Erlang: searching for a convincing argument

Todd Greenwood
Hello all,

OVERVIEW

I've been a long-time Erlang/OTP fan...but I'm caught in a catch-22. For
years, I've wanted to write a substantial system in Erlang/OTP...but
I've been stymied b/c none of my colleagues or managers wanted to risk
investing in this unknown-to-them platform. W/O any significant personal
experience, I have yet to convince anyone that this would be a great
path... So I've watched, time and time again, as various portions of the
Erlang platform be poorly implemented in Java, Python, etc. etc...only
to wind up wading through the inevitable profusion of bugs and
scalability issues.

CHALLENGE

So, I challenged a long-time colleague to come up with a problem that
would convince him that he should have implemented some problem in
Erlang. He came up with this problem from a previous company...
Periodically, say once a month, his prev company had to send out a mass
email (templated) to their customer base. This grew from thousands to
millions over the course of a few years. As the number of emails
increased, their simple script started to run from minutes to hours to
days... Furthermore, the email providers impose throughput constraints
such that you can only send X number of emails per hour in the first
hour, Y in the second, etc. The ramp-ups were explicitly documented and
not adhering to them could get you throttled or black-listed.

TEST CASE

To showcase why Erlang is so great, I suggested that we could model
external and internal failures and show that the only end result was a
change in throughput.

Erlang Nodes  Fake SMTP Relay    Throughput
------------------|-------------------------|-----------------------
[1...N]              [1]
FailureRate1    FailureRate2           emails/sec

* Inputs: 1 million email addresses, read from a file.
* The Erlang nodes have code/app that processes the email addresses.
* The Fake SMTP Relay just receives the emails and writes them to a file
or /dev/null, whatever.
* FailureRate1 is the percentage of Nodes that are dead (killed, etc.),
simulating hardware faults etc.
* FailureRate2 is the percentage of errors that the Fake SMTP relay
reports, simulating 3rd  party endpoint failures.

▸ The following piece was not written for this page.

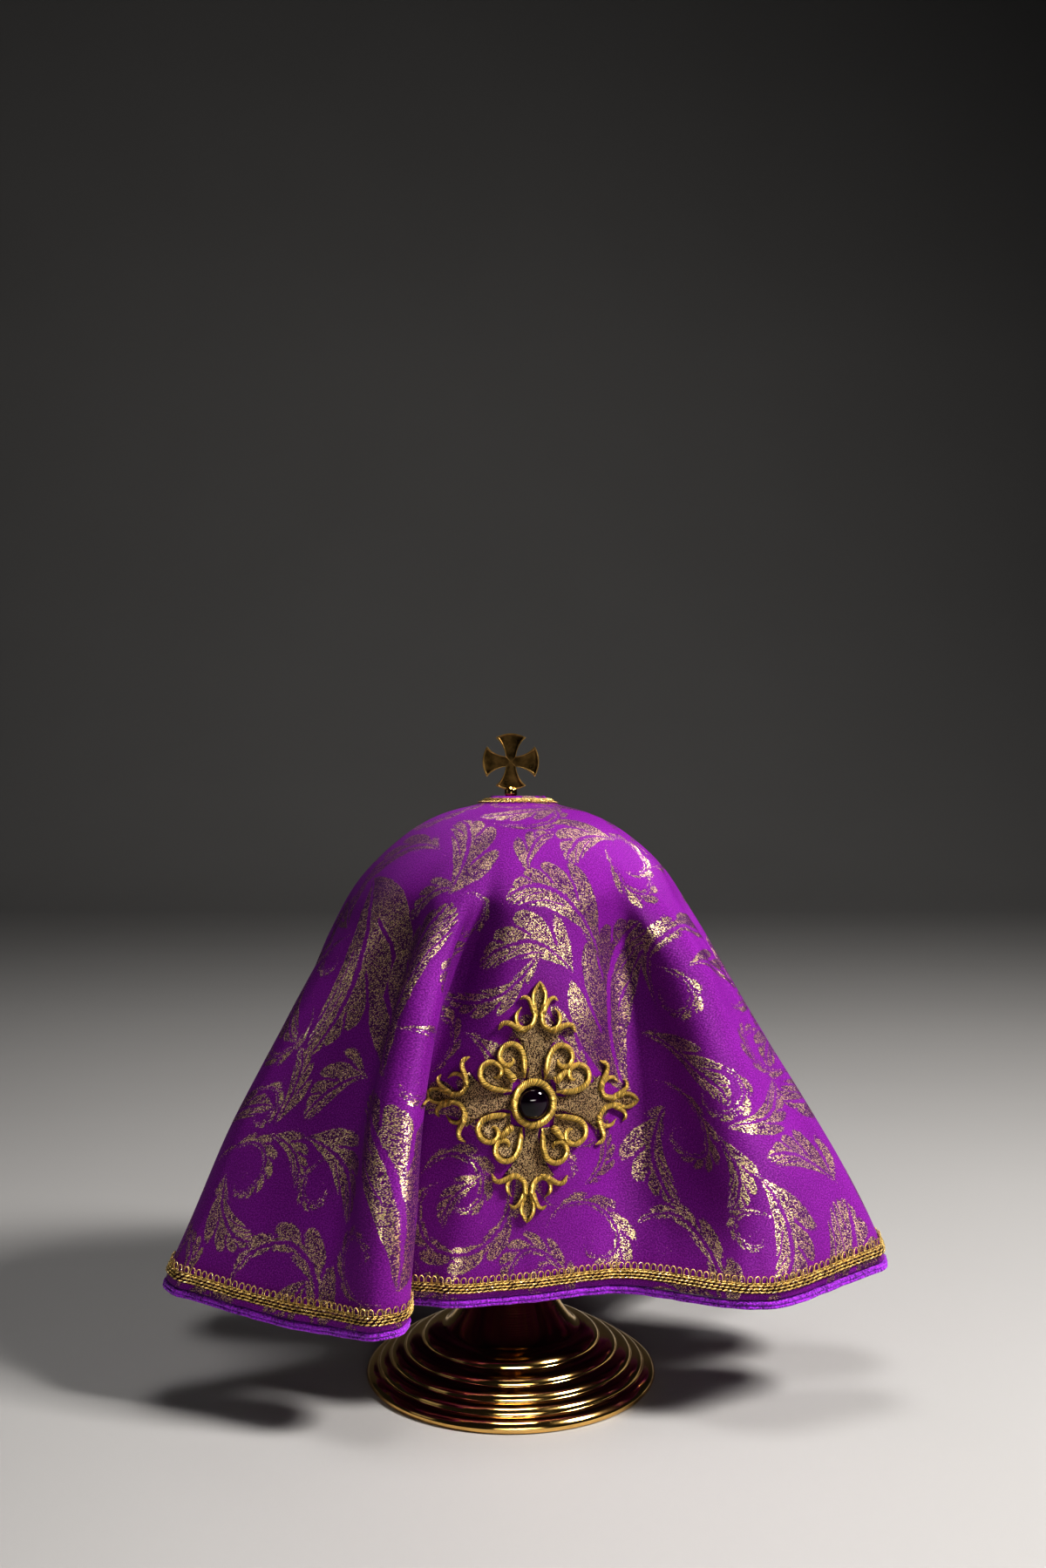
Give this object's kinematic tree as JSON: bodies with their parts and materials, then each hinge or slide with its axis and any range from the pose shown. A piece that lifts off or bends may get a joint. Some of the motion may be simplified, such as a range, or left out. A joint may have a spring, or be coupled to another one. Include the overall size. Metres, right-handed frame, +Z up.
{
  "type": "ciborium veil on a ciborium",
  "caption": "Round purple brocade veil with braided hem and embroidered cross, draped in deep uneven folds over a plain gilt ciborium with a stepped foot and cross finial.",
  "frame": {"origin": "centre of the ciborium's flat underside, on its axis", "axes": "+Z up along the ciborium's axis, -Y to the front where the embroidered cross hangs, +X to the viewer's right, along the veil's widest spread"},
  "size_m": [0.2873, 0.2204, 0.2658],
  "materials": {
    "brocade": "satin-faced purple brocade with gold metallic scroll figures",
    "velvet_binding": "rolled velvet edge binding",
    "gold_braid": "gold metallic chain-stitch braid with a looped edge",
    "gold_embroidery": "raised gold satin-stitch embroidery",
    "dark_stone": "faceted dark violet glass",
    "gilt_metal": "polished gilt"
  },
  "bodies": {
    "root": {"veil_cloth": "brocade", "hem_binding": "velvet_binding", "hem_braid": "gold_braid", "neck_braid": "gold_braid", "cross_applique": "gold_embroidery", "cross_stone": "dark_stone", "ciborium_foot": "gilt_metal", "ciborium_cup": "gilt_metal", "ciborium_lid": "gilt_metal", "lid_finial": "gilt_metal"}
  },
  "joints": []
}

I also suggested that originally, he give me an incorrect address for
his SMTP relay, and I'd perform a hot code update to correct this.
Pretty sick (cool) right?

DESIGN

At this point, I have some design questions...

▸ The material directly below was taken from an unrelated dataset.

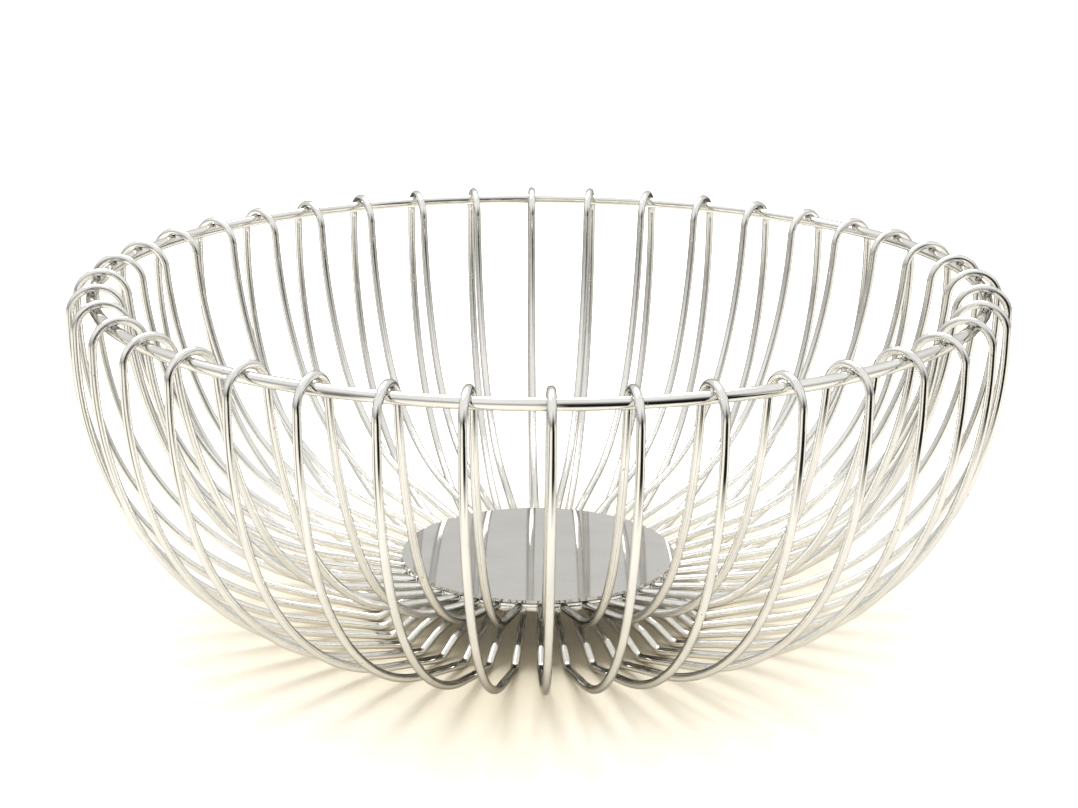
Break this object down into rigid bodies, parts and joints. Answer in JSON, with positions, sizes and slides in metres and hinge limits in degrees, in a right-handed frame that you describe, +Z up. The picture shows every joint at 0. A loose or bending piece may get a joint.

# Design 1 : Use a database
I could dump the 1Million email addresses into a database (ETS/mnesia,
etc.) and have processes reading/writing state to the db as they process
each email. But he was unimpressed, as this is so much like just using
any old language that uses the db as a work queue (so long as the db is
replicated).

# Design 2 : Use erlang processes, all in memory at the same time
I could create an Erlang process for each email address... but scaling
is memory bound, so this doesn't seem right at all.

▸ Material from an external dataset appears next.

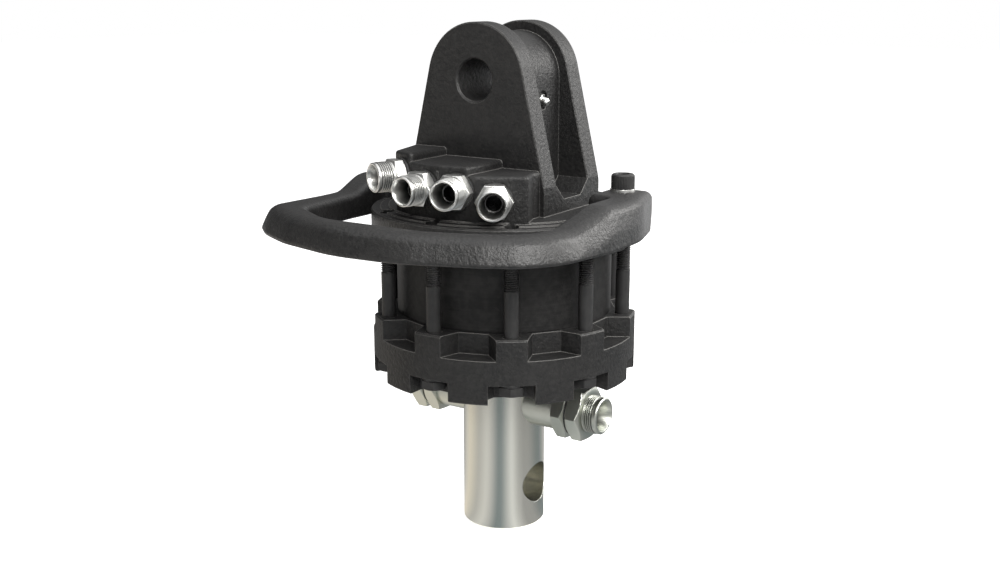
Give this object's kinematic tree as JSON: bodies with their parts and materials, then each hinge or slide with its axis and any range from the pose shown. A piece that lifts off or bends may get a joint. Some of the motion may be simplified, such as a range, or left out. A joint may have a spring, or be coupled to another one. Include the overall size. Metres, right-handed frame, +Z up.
{
  "type": "hydraulic grapple rotator",
  "caption": "Vane-motor rotator for a hydraulic grapple: link ears above, stepped hose ports behind a cast guard, bolted drum, and a bright shaft with a cross bore below.",
  "frame": {"origin": "centre of the link pin bore", "axes": "+Z up along the rotor's axis, -Y towards the hose ports and the guard, +X to the right seen from the front"},
  "size_m": [0.2402, 0.2574, 0.3665],
  "materials": {
    "black_paint": "black paint with a soft sheen over rough casting",
    "black_screw": "black screw finish, satin",
    "bright_zinc": "bright zinc plate",
    "pale_zinc": "zinc plate with a faint green cast",
    "shaft_steel": "ground and plated steel",
    "tool_steel": "ground steel",
    "bronze": "bearing bronze",
    "filled_ptfe": "filled PTFE, matt",
    "seal_rubber": "matt rubber"
  },
  "bodies": {
    "housing": {"upper_housing": "black_paint", "stator_ring": "black_paint", "bottom_cover": "black_paint", "hose_guard": "black_paint", "through_bolts": "black_screw", "bolt_washers": "black_screw", "guard_screws": "black_screw", "guard_washers": "bright_zinc", "port_fitting_1": "bright_zinc", "port_fitting_2": "bright_zinc", "port_fitting_3": "bright_zinc", "port_fitting_4": "bright_zinc", "port_seal_1": "seal_rubber", "port_seal_2": "seal_rubber", "port_seal_3": "seal_rubber", "port_seal_4": "seal_rubber", "grease_nipple": "bright_zinc", "upper_bush": "bronze", "lower_bush": "bronze", "upper_thrust_washer": "bronze", "lower_thrust_washer": "bronze", "upper_oring": "seal_rubber", "lower_oring": "seal_rubber", "locating_pins": "tool_steel", "shaft_seal": "seal_rubber", "wiper_ring": "seal_rubber"},
    "rotor": {"rotor_shaft": "shaft_steel", "vane_1": "tool_steel", "vane_2": "tool_steel", "vane_3": "tool_steel", "vane_4": "tool_steel", "vane_5": "tool_steel", "vane_6": "tool_steel", "vane_7": "tool_steel", "vane_8": "tool_steel", "vane_spring_1": "tool_steel", "vane_spring_2": "tool_steel", "vane_spring_3": "tool_steel", "vane_spring_4": "tool_steel", "vane_spring_5": "tool_steel", "vane_spring_6": "tool_steel", "vane_spring_7": "tool_steel", "vane_spring_8": "tool_steel", "swivel_seal_1": "filled_ptfe", "swivel_seal_2": "filled_ptfe", "swivel_seal_3": "filled_ptfe", "gallery_plugs": "tool_steel", "lower_extension_right": "pale_zinc", "lower_seal_right": "seal_rubber", "lower_fitting_right": "pale_zinc", "lower_extension_left": "pale_zinc", "lower_seal_left": "seal_rubber", "lower_fitting_left": "pale_zinc"}
  },
  "joints": [
    {"name": "rotor_spin", "type": "hinge", "parent": "housing", "child": "rotor", "pos_m": [0, 0, -0.138], "axis": [0, 0, 1], "continuous": true}
  ]
}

# Design 3: Use erlang processes, but only read in a subset of the email
addresses at a time
I could read from the input file and create only M erlang processes at a
time and then write to ETS to signify completion. But if I'm writing to
ETS, I may as well read all the data into ETS/mnesia at the start, and
use it as a work queue. Back to Design # 1.

Ok, putting that question aside for a second...

DISTRIBUTION

# Distribution 3 : How to distribute the app for resiliency?
I'd like to run this on N nodes and have a random reaper (chaos monkey,
whatever) kill the Erlang nodes (or the underlying VM) randomly to
simulate hardware errors.  Again, my thinking feels constrained. I keep
coming back to: stuff the state in a db, spin up a supervisor and a
bunch of worker processes on a separate node. If the node with the
worker processes dies, the supervisor creates worker processes on a
different node, and so forth.

Despite having read all the books I can find on Erlang and reading the
list for years now... I still don't really know the best way to have
supervisors living on separate nodes, reacting to node failures such
that the application picks up where it left off on a new node. It might
be simpler to just fan the workers out across all the nodes since the
state is maintained in the db/queue. I'd still have to maintain state in
the db to ensure that all the processes are adhering to the rate limits.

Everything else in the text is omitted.